Strategies for Outreach

Many of the practical questions that became controversial in the 1980s can be interpreted as “slow growth” versus “active outreach,” but there may be persuasive reasons to paraphrase these alternatives as “patience” versus “impatience.” Persons who favor very active strategies for outreach, either then or now, may indeed reject this interpretation, insisting that their impulses and proposals are just rational and reasonable options that take appropriate account of the immensely meaningful and moving ideas and insights that the revelators have enshrined in the fifth epochal revelation, as well as the need for committed readers of The Urantia Book to act with commendable energy and enthusiasm. Naturally they do not want to be identified as “impatient,” for we are all intensely aware that impatience made very substantial contributions to the catastrophic failures of the first and second epochal revelations.

Since I doubt that semantic disputes over the words “patience” and “impatience” will get us very far, let us examine the practical situation as realistically as we can. After all, we, the readers of The Urantia Book, are operating on uncharted terrain. We cannot rely on or settle for techniques inherited from the traditions of spirituality and religion that have pervaded the Western world for most of the past two millennia.

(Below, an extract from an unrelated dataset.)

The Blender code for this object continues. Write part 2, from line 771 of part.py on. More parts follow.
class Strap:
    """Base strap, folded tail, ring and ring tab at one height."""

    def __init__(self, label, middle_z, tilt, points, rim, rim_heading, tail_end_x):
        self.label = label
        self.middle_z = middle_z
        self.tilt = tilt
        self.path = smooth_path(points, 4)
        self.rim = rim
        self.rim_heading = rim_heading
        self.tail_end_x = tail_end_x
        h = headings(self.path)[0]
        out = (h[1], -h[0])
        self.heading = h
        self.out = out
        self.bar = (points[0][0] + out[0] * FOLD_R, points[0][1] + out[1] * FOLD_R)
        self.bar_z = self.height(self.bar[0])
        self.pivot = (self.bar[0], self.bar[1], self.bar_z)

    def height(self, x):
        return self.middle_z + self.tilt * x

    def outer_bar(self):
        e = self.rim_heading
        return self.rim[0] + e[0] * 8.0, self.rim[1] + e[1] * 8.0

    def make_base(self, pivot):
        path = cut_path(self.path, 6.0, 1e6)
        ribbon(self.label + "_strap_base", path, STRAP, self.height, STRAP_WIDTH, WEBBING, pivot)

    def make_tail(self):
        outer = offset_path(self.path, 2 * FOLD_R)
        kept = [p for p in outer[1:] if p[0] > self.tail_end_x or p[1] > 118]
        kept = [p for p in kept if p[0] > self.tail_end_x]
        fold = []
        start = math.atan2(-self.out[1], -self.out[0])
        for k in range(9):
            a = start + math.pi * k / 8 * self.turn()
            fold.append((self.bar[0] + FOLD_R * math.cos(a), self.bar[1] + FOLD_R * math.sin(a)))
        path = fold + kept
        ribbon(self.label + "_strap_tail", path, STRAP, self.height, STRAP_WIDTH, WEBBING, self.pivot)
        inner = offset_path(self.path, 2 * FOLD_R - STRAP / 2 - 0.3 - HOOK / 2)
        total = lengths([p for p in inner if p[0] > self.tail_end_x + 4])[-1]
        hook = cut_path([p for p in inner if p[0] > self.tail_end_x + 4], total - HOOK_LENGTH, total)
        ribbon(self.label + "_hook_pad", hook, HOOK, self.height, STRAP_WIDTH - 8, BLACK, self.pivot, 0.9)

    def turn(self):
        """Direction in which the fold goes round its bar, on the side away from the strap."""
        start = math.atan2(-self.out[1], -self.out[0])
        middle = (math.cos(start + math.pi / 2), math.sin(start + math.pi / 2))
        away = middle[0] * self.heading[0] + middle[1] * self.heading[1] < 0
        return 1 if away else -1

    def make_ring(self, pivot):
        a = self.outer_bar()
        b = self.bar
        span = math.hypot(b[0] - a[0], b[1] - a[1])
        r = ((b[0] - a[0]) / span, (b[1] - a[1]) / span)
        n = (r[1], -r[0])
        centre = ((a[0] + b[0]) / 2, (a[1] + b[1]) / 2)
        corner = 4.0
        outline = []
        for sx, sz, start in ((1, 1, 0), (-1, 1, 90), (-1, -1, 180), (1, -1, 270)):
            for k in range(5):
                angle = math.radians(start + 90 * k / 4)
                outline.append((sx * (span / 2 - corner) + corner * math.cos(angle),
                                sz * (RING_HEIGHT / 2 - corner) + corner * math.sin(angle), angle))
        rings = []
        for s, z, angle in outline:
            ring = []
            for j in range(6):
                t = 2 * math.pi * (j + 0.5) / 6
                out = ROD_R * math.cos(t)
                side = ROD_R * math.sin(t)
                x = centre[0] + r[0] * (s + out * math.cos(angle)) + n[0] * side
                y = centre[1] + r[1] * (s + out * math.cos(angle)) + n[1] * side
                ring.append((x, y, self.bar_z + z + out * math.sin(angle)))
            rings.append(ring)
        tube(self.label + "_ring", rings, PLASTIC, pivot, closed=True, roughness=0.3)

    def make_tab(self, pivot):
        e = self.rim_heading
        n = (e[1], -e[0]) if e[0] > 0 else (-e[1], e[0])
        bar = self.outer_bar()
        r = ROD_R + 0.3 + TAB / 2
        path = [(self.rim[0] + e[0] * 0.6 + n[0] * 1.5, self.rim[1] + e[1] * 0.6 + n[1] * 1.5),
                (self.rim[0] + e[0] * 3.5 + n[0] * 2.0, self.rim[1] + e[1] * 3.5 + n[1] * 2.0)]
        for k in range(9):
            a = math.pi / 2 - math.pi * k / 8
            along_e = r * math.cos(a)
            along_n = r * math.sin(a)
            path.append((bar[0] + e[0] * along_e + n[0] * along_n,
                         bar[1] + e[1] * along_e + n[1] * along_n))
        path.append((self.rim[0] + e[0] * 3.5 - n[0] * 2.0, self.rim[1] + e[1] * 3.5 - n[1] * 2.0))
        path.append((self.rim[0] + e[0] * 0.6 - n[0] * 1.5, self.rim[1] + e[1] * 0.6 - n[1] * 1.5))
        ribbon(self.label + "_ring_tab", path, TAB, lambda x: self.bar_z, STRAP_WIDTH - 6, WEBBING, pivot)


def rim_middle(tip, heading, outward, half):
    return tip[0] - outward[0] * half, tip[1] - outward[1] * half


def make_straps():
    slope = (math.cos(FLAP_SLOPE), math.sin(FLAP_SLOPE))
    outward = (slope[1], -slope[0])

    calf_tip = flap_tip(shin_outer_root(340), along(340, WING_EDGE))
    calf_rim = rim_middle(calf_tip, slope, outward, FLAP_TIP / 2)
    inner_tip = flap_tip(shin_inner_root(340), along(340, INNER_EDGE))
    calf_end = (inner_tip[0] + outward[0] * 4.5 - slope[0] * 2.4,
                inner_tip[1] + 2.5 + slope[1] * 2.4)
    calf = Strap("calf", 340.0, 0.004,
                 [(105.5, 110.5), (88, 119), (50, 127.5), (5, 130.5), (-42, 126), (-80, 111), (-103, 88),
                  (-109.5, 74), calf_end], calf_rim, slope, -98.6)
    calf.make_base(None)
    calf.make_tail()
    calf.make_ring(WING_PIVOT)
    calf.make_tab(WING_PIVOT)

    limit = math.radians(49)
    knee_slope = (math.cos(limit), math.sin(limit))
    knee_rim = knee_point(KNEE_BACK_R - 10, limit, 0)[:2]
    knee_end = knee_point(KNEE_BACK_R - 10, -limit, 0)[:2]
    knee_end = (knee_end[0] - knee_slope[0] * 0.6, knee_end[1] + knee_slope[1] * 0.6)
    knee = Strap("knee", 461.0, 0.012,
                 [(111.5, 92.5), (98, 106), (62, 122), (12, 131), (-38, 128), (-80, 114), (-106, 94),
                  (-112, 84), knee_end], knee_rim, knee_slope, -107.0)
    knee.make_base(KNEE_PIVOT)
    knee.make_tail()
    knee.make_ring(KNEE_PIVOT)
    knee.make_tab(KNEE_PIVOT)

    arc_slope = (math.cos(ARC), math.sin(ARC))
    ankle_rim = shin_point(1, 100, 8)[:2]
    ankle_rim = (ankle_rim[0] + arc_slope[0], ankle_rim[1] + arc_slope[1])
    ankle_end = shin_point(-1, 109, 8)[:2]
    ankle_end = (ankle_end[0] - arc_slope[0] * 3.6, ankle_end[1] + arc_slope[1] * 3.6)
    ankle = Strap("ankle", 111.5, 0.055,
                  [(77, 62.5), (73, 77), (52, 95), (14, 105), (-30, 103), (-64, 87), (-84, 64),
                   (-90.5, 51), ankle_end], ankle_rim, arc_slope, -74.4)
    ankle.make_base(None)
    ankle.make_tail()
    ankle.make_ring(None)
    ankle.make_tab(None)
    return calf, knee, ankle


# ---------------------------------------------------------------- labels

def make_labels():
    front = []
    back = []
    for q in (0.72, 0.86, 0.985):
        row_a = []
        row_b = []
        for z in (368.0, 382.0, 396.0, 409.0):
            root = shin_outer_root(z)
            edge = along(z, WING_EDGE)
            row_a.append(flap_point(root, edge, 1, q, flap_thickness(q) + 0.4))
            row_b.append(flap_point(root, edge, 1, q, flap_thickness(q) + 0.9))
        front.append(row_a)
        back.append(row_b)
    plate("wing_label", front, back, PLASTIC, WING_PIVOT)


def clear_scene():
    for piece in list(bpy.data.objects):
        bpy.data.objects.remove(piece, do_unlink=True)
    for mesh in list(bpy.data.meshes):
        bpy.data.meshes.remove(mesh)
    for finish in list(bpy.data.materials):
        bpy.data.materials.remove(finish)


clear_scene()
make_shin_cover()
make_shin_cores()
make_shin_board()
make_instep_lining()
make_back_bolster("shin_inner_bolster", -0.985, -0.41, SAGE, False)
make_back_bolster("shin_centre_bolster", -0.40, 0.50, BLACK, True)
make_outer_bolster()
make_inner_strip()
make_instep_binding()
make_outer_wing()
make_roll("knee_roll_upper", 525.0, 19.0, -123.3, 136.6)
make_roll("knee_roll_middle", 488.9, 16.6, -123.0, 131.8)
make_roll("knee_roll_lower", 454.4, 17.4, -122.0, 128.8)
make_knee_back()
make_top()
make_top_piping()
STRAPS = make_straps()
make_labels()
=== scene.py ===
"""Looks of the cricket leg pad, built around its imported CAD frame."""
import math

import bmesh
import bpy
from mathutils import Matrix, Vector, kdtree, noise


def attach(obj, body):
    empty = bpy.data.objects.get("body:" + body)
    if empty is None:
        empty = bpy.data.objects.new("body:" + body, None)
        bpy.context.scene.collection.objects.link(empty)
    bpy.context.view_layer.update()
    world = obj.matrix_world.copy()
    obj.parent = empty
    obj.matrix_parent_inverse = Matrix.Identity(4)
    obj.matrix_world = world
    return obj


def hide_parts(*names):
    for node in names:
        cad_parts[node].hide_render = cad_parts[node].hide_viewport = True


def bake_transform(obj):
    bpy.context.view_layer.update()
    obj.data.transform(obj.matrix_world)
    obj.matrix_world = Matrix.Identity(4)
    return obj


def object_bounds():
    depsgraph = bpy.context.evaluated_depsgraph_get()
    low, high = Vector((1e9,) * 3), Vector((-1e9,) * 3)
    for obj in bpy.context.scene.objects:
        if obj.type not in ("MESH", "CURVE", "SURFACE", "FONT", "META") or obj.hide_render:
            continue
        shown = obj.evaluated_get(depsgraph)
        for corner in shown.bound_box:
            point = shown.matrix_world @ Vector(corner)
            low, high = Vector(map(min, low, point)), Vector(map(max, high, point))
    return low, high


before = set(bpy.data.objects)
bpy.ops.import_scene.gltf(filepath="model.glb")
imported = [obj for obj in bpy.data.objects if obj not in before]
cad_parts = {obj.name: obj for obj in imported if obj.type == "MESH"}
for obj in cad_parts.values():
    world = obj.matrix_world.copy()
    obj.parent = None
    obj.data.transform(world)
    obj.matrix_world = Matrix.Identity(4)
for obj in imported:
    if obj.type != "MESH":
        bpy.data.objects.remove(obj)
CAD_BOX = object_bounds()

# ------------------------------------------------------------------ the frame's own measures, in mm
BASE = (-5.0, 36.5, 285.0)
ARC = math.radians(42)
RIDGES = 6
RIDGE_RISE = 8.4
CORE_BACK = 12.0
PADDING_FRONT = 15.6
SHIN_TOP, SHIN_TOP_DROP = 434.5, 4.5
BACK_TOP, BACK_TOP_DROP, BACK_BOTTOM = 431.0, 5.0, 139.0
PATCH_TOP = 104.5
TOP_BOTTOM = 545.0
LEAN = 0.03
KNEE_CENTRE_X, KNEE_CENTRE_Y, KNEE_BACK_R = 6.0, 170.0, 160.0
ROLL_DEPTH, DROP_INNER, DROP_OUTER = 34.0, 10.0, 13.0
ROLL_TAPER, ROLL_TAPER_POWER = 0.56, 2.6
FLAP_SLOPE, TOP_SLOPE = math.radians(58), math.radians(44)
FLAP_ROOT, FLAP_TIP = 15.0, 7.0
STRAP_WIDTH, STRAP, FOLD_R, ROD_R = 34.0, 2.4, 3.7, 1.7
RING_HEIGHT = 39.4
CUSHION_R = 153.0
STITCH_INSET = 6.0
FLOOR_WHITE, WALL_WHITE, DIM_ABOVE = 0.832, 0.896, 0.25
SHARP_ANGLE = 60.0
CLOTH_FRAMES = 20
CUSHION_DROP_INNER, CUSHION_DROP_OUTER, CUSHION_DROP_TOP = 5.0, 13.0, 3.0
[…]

The horizons of the fifth epochal revelation most certainly include spirituality and religion, but we must bear in mind that the revelators’ goals, ideals, and perspectives also encompass many other dimensions of human life and experience. Furthermore, the traditions of evangelism inherited from Christianity were aimed at promoting interest in a much simpler set of ideas, whereas delving deeply into the teachings of The Urantia Book and eventually embracing them with con­viction and commitment requires far more time, effort, energy, and dedication. As I stated in the first few paragraphs of this essay, I believe that only an individual who is at least implicitly searching for more advanced levels of understanding and belief will be willing to embark on the extended and arduous quest for personal transformation that the revelators implicitly call for.

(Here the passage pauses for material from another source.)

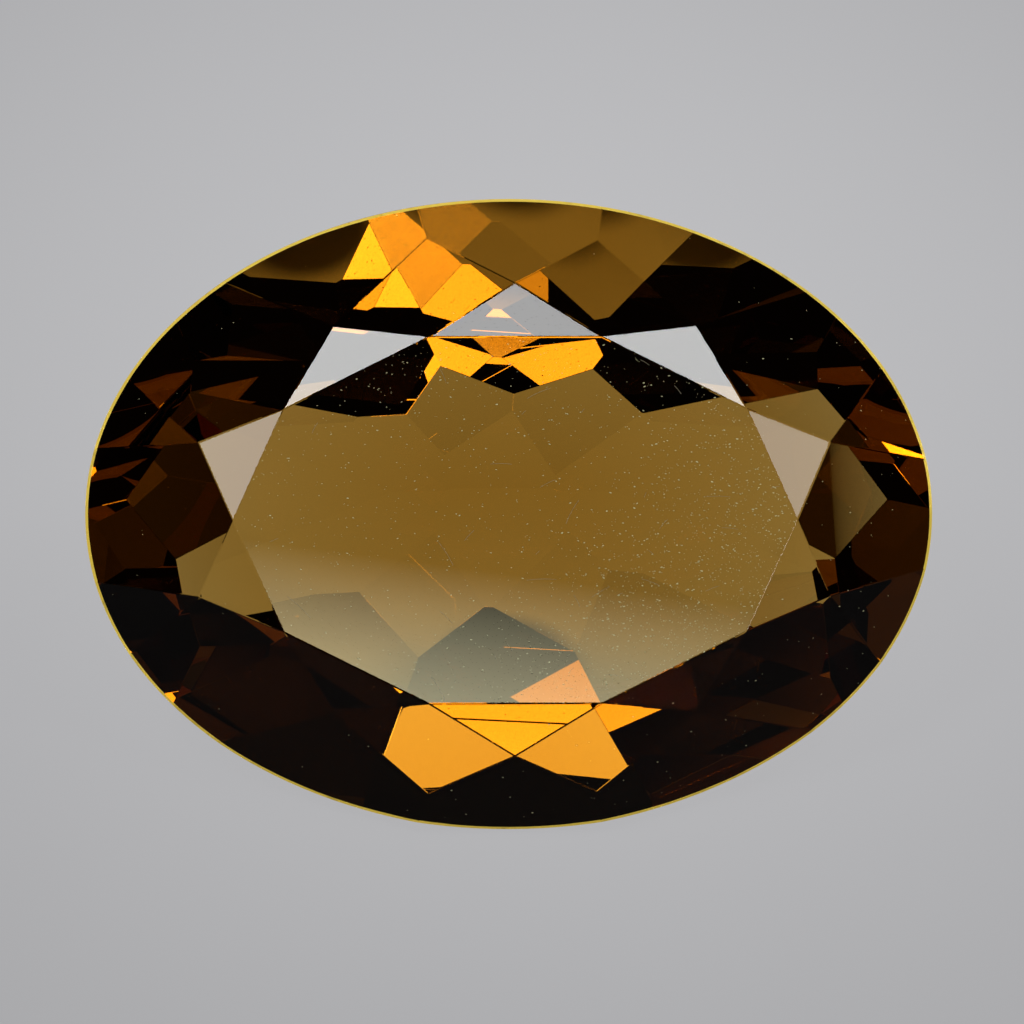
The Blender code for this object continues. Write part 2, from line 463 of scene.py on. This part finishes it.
@dataclass(frozen=True)
class LightTable:
    """The plain pale table top, which glows softly, with painted light brightest around the stone.

    Seen straight on it is pale all over. To the stone it is bright only in a painted pool of light under and
    behind it, with a painted shadow where the stone rests.

    Attributes:
        name: Name of the material.
        colour: Its colour in plain light.
        glow: Radiance at the middle, seen straight on.
        edge_glow: Radiance far from it.
        reach: Distance over which this painted falloff of light runs from one to the other.
        middle: Where it is brightest, from the stone.
        pool_glow: Radiance of the painted pool of light, as the stone sees it.
        dim_glow: Radiance around the pool, as the stone sees it.
        pool: Radius of the pool.
        pool_core: Share of that radius over which the pool is even.
        pool_middle: Middle of the pool.
        shade: Share of the pool's glow left in the painted contact shadow where the stone rests.
        shade_reach: Radii between which that painted contact shadow ends.
        shade_middle: Middle of the painted contact shadow.
        mottle_scale: Fineness of its mottling.
        mottle: Strength of its mottling.
        blue: How much bluer than grey it glows.
        roughness: Roughness.
    """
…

With all this in mind, I counsel patience and persistence, mainly continuing to rely on person-to-person contact and other techniques that are consensual and informal. This, of course, can and should include conferences, seminars, courses, study group meetings, and other types of voluntary gatherings, without resorting to mass-market advertising or other forms of publicity aimed at the general population. In section 6 of Paper 52, a Mighty Messenger informs us:

Even on normal evolutionary worlds the realization of the world-wide brotherhood of man is not an easy accomplishment. On a confused and disordered planet like Urantia such an achievement requires a much longer time and necessitates far greater effort. (Presented by a Mighty Messenger) [Paper 52:6.2, page 597.3]


References

[1]  Although scholars offer different estimates of the proportion of the inhabitants of the Roman Empire who were Christians in the year 313 CE (when the Emperor Constantine issued the Edict of Milan proclaiming religious toleration), ten percent appears to be the upper limit. In contrast, many scholars believe that this estimate is an exaggeration.

[2]  Pages 342-343 of Christianity: The First Three Thousand Years by Diarmaid MacCulloch. New York: Viking, 2010.

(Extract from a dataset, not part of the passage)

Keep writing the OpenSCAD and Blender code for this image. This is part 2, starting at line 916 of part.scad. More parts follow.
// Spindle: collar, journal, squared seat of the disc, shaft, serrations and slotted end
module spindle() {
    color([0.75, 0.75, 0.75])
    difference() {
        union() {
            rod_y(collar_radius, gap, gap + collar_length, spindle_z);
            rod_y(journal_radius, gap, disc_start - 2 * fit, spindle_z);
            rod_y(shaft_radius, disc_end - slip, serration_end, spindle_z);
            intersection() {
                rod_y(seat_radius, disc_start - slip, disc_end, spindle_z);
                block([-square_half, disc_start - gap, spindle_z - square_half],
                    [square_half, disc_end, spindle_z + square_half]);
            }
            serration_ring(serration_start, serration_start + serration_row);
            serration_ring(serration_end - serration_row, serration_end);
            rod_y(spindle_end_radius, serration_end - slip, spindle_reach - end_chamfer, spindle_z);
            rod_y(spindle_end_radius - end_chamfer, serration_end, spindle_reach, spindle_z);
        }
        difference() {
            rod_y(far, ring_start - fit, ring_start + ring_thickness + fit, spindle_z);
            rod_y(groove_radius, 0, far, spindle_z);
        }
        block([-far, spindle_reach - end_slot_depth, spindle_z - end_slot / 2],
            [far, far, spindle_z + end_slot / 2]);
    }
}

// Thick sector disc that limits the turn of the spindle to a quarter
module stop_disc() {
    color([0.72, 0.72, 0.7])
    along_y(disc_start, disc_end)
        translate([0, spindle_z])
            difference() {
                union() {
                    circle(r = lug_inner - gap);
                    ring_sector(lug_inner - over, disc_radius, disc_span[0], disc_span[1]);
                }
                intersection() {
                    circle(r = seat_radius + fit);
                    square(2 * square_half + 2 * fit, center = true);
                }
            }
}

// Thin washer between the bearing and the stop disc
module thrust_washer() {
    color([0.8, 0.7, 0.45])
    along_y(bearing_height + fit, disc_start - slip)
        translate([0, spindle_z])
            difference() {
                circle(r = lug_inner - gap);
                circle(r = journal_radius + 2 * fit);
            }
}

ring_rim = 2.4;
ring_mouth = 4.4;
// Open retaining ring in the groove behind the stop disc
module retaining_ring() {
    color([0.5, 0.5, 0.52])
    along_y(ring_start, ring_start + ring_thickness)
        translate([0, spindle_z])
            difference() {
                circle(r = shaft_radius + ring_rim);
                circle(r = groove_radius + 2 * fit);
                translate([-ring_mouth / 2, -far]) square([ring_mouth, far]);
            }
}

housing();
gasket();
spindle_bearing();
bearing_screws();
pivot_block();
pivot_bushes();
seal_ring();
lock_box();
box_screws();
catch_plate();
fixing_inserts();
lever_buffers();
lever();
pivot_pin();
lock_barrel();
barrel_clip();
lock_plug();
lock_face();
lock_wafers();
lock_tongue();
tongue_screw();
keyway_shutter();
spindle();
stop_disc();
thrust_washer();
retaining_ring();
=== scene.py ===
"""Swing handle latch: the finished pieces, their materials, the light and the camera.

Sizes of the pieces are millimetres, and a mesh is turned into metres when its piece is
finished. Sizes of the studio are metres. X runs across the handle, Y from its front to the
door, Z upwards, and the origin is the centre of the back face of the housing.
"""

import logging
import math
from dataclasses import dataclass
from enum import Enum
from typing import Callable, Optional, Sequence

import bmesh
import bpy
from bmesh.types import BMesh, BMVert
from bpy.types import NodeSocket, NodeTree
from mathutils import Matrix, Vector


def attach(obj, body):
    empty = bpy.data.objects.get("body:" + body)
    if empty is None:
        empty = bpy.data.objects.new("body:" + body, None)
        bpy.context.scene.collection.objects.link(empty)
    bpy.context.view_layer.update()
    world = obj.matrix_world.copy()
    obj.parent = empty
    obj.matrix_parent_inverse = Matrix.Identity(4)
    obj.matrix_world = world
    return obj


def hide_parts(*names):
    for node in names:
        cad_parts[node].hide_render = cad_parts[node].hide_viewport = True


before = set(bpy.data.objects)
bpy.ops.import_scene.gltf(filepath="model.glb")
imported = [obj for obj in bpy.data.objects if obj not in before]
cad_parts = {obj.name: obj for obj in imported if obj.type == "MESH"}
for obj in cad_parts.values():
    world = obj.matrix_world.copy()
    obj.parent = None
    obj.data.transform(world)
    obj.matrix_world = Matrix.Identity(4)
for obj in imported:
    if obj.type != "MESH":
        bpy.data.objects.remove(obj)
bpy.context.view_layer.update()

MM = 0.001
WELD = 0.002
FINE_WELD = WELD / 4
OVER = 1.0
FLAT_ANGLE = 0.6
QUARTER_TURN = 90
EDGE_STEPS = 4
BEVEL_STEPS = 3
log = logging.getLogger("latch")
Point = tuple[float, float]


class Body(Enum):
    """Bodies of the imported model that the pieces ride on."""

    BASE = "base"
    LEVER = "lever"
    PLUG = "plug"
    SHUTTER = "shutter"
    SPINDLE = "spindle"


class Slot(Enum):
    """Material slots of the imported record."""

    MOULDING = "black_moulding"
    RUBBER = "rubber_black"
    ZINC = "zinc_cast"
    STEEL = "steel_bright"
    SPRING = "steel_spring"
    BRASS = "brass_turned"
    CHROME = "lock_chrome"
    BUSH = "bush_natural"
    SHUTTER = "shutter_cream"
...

[3]  The historian Diarmaid MacCulloch comments: “Bede probably made the speech up, as historians did at the time, but he made it up because he thought that his readers would think it plausible” (pages 343-344 of Christianity: The First Three Thousand Years).

[4]  From political and diplomatic perspectives, many historians declare that the Treaty of Westphalia created the nation-state system that still prevails today, although it is reasonable and persuasive to point out that the Charter of the United Nations (adopted in 1945) modified the nation-state system in certain ways that are significant and substantial.